Bayle, poursuivant sa croisade contre l’astrologie, se positionne ici sur le terrain de son adversaire. Il fait référence à Jean Calvin, alors même que Jurieu comptait parmi ses fervents défenseurs. Calvin qui, lui aussi, avait en son temps fustigé les astrologues et les devins. Bayle note simplement, mais non sans avec une certaine habileté tactique vis-à-vis de Jurieu, que l’erreur d’appréciation susceptible d’être reprochée au chef religieux ne serait que le fait de la méconnaissance que l’on avait, au XVIème siècle, des données astronomiques. Pour conclure, je reprendrai un commentaire de Daniel Vidal, directeur de recherche au CNRS qui écrit:  « Car il n’est point de signe naturel de Dieu, écrit Bayle: les présages sont « ouvrages de l’esprit humain, et non pas des institutions de la providence ». Instrumentalisés par les pouvoirs politiques, ils conduisent les peuples à faire soumission. Appropriés par les peuples, ils légitiment les contestations des puissances.

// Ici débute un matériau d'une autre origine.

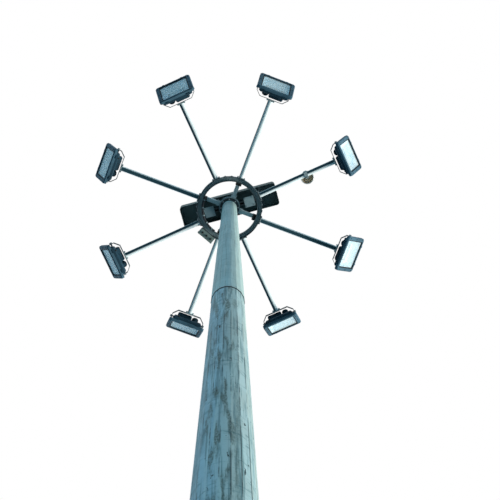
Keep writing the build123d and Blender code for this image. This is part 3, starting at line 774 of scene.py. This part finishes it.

Dans les deux cas, il y a risque d’ébranlement de la paix civile et de l’ordre public ». Le passage d’une comète n’aurait donc été qu’un prétexte pour raviver ces incohérences de la nature humaine, tant éloignées de l’esprit des hommes de science qui ne cherchaient, par leurs travaux astronomiques, qu’à élucider quelques éléments du grand mystère de la création.